Another 1960s aircraft, the A-7 Corsair II light attack aircraft, was designed for carrier operations with the US navy and Marine Corps, but then, like the F-4 Phantom, it was adopted by the air force as well. The first flight was in 1965, and the Corsair II showed a realization that supersonic performance was not necessary for a tactical fighter. The type also served with other NATO air forces, Greece purchasing sixty-five and Portugal twenty.

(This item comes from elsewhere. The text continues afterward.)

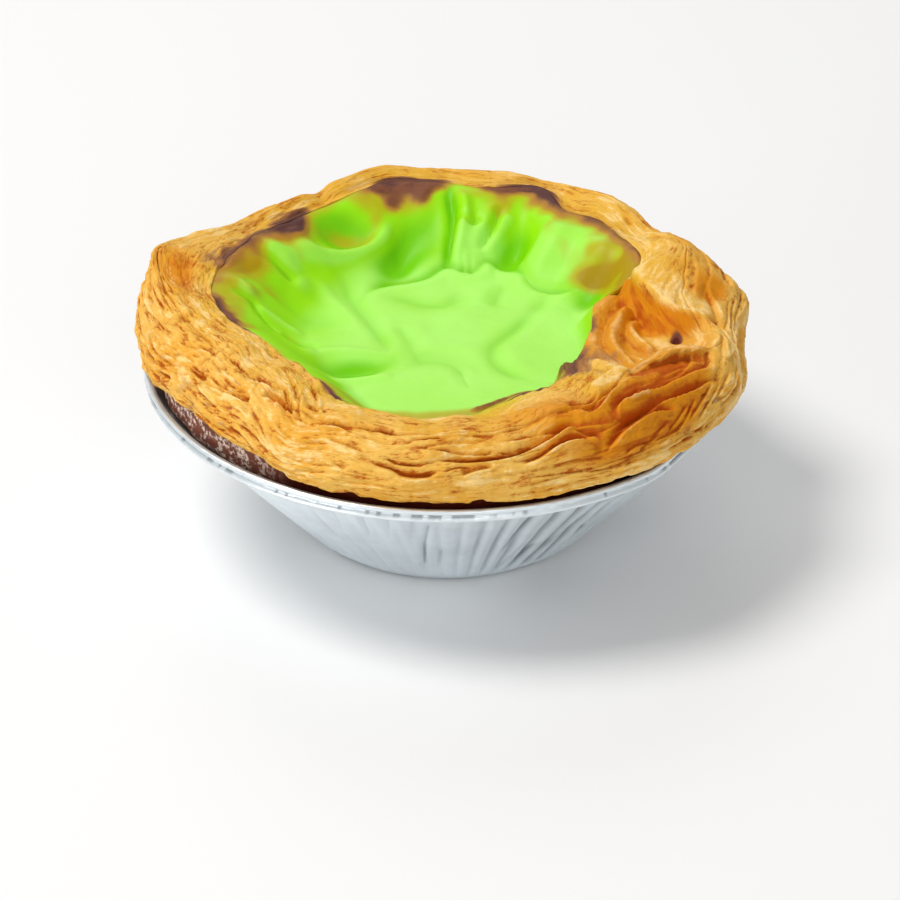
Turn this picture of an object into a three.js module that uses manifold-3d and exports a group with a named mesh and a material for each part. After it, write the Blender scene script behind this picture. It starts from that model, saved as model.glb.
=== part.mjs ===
// A baked custard tart in its foil cup: a puff pastry case with a wide flaky rim and one curled
// rosette fold, filled with wrinkled custard, standing in a fluted aluminium cup.
// Millimetres, +Z up. The origin is the middle of the cup's base, on the surface it stands on.
// Angles run from +X (right) through +Y (back); the front is at 270 degrees.
import * as THREE from 'three';
import * as BufferGeometryUtils from 'three/addons/utils/BufferGeometryUtils.js';
import Module from 'manifold-3d';

const { degToRad, radToDeg, lerp, smoothstep } = THREE.MathUtils;

// --- driving dimensions -------------------------------------------------------------------
const CUP_RIM_RADIUS = 37.5;
const CUP_BASE_RADIUS = 17.5;
const CUP_HEIGHT = 22.0;
const FOIL_THICKNESS = 0.4;
const FLUTE_COUNT = 60;
const FLUTE_DEPTH = 0.35;
const RIM_BEAD_HEIGHT = 1.7;
const RIM_BEAD_WIDTH = 1.0;
const GAP = 0.3;

const LIP_HEIGHT = 22.7;
const LIP_RADIUS = 36.4;
const BULGE_RADIUS = 36.7;
const BULGE_RISE = 2.2;
const SHOULDER_DROP = 2.1;
const CROWN_HEIGHT = 30.1;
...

The Fairchild A-10 Thunderbolt was designed to meet a USAF requirement (known as ‘AX’) for a highly capable but low-cost ground-attack aircraft, which would provide a very heavy ‘punch’ enabling it to destroy large numbers of Warsaw Pact tanks. This necessitated an extremely strong air-frame and armoured protection for the pilot, to enable both to survive at low altitude above the European battlefield. The aircraft was also required to operate from and be maintained at forward bases with limited facilities. Having won the AX competitive fly-off, the A-10 was placed in production and entered service in 1977, with a total of 707 being produced, all for the USAF; there were no export orders. Main armament was a seven-barrelled 30 mm gun, plus 7,247 kg of ordnance on eleven pylons.

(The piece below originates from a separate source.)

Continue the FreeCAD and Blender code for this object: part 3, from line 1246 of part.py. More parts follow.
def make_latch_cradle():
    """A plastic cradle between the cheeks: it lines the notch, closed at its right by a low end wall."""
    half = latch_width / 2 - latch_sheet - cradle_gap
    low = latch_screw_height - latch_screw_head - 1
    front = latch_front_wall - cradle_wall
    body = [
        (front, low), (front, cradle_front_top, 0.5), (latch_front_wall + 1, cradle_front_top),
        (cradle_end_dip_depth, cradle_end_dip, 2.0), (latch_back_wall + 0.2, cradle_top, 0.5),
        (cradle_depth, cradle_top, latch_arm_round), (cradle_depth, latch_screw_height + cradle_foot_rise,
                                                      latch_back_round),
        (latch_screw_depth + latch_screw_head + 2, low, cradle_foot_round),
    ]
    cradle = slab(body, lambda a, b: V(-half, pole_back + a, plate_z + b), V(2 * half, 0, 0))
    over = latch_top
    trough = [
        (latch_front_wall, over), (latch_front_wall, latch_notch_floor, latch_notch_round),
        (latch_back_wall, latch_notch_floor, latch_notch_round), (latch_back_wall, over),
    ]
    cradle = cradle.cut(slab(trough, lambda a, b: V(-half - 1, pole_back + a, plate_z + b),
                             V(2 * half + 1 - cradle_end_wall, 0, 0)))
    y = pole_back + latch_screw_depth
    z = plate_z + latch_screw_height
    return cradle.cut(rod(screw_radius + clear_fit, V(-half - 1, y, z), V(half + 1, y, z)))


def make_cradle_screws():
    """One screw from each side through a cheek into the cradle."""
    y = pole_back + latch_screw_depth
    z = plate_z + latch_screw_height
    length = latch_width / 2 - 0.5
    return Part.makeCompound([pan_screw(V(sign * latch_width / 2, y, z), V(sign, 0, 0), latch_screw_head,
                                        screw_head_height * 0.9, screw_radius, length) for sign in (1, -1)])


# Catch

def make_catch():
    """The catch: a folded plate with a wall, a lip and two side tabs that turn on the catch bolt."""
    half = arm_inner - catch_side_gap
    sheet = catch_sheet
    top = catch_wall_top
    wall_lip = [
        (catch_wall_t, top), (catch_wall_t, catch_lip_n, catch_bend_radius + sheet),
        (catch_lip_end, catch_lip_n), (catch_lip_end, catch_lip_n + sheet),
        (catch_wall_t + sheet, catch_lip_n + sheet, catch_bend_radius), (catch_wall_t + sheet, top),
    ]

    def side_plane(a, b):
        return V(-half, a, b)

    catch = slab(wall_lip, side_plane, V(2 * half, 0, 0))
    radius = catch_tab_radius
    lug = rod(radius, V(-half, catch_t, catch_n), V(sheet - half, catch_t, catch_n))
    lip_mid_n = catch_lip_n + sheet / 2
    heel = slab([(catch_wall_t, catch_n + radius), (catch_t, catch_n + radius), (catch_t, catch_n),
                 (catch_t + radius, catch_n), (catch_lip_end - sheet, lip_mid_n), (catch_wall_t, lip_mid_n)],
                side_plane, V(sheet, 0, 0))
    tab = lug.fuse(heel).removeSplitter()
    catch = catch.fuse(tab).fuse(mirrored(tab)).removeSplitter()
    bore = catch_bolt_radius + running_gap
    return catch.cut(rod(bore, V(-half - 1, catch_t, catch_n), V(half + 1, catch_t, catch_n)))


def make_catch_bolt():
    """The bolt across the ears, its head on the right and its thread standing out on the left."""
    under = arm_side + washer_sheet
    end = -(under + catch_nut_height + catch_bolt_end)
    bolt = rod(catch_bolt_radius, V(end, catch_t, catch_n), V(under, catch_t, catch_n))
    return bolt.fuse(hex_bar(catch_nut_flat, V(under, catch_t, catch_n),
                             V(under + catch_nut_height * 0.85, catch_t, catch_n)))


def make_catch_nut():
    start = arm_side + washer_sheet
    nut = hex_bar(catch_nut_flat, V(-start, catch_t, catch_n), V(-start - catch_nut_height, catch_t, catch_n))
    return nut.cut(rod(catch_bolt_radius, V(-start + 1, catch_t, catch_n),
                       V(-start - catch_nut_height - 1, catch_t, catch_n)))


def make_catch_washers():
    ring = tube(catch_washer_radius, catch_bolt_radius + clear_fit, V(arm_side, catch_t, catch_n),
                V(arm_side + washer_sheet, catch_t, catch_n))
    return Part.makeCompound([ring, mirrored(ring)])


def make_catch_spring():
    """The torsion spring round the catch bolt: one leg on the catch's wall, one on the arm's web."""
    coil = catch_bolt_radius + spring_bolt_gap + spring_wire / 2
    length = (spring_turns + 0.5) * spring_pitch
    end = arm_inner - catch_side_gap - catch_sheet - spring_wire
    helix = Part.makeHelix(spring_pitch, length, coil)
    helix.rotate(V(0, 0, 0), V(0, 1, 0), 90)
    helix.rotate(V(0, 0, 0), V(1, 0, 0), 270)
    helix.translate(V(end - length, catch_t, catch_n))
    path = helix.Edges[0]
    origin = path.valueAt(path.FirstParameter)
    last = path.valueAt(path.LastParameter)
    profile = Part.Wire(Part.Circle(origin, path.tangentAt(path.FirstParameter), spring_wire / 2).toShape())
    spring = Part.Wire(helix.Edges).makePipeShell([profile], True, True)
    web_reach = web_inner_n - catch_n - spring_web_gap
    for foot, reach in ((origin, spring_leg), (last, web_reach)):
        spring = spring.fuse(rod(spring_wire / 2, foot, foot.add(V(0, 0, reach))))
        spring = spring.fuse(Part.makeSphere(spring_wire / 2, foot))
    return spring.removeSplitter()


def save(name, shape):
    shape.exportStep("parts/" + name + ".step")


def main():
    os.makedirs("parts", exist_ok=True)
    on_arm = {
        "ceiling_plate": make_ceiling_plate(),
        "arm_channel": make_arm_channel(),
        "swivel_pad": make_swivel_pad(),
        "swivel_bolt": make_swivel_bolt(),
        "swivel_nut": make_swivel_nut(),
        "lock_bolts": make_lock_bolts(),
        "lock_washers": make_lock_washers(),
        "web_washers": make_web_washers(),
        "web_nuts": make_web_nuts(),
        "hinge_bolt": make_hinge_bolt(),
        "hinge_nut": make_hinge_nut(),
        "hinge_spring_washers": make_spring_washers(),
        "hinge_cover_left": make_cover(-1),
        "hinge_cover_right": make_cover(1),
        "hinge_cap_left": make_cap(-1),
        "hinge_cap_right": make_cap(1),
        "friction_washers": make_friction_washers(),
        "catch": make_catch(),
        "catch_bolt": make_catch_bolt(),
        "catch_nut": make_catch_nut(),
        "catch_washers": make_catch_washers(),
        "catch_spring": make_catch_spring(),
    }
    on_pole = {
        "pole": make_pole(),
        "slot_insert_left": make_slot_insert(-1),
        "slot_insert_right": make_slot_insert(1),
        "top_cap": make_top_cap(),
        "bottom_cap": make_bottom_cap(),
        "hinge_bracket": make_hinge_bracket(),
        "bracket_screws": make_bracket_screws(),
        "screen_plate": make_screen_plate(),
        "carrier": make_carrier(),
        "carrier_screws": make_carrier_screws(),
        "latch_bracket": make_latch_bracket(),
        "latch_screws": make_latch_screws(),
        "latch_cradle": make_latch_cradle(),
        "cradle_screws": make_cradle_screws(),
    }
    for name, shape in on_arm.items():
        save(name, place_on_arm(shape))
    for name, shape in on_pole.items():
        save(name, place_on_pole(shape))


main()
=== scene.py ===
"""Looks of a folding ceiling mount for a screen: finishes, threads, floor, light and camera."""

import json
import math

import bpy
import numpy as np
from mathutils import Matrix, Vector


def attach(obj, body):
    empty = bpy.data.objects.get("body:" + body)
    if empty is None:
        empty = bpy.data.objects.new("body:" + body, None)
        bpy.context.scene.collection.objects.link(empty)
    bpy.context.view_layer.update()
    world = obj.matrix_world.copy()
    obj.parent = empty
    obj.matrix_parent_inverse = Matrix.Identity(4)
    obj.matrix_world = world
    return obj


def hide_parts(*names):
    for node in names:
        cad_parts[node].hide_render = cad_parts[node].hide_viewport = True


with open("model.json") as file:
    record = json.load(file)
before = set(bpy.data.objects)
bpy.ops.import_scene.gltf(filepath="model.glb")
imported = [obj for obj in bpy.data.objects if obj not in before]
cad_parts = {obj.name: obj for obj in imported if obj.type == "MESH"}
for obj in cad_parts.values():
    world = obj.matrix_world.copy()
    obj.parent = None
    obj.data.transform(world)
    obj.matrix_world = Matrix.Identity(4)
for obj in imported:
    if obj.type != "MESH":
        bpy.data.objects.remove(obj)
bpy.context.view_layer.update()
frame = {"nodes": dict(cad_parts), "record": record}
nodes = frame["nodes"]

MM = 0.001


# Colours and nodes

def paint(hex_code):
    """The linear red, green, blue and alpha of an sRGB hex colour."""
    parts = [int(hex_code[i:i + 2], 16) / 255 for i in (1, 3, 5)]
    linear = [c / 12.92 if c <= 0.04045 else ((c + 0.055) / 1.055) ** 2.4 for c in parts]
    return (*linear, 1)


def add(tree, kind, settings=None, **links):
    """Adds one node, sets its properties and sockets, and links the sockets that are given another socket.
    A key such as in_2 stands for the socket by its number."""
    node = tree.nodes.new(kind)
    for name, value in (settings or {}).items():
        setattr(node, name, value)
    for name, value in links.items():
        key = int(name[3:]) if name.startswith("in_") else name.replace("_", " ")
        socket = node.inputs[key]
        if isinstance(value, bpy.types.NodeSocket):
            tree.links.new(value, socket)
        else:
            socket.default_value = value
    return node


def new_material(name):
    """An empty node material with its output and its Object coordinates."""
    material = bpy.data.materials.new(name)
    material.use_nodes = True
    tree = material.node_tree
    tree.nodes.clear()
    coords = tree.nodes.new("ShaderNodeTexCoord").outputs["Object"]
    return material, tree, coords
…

The F-15 Eagle air-superiority fighter was the successor to the F-4 Phantom, with the first flight in 1972 and service delivery in 1974, following which the type served as the main USAF fighter for the remainder of the Cold War and beyond. With a maximum speed of 2,655 km/h (Mach 2.5), it climbed to 15,240 m in 2.5 minutes and, while it was an outstanding interceptor fighter, it was also adapted to the attack mission. The aircraft and its back-up systems were, however, so expensive that no NATO orders were forthcoming.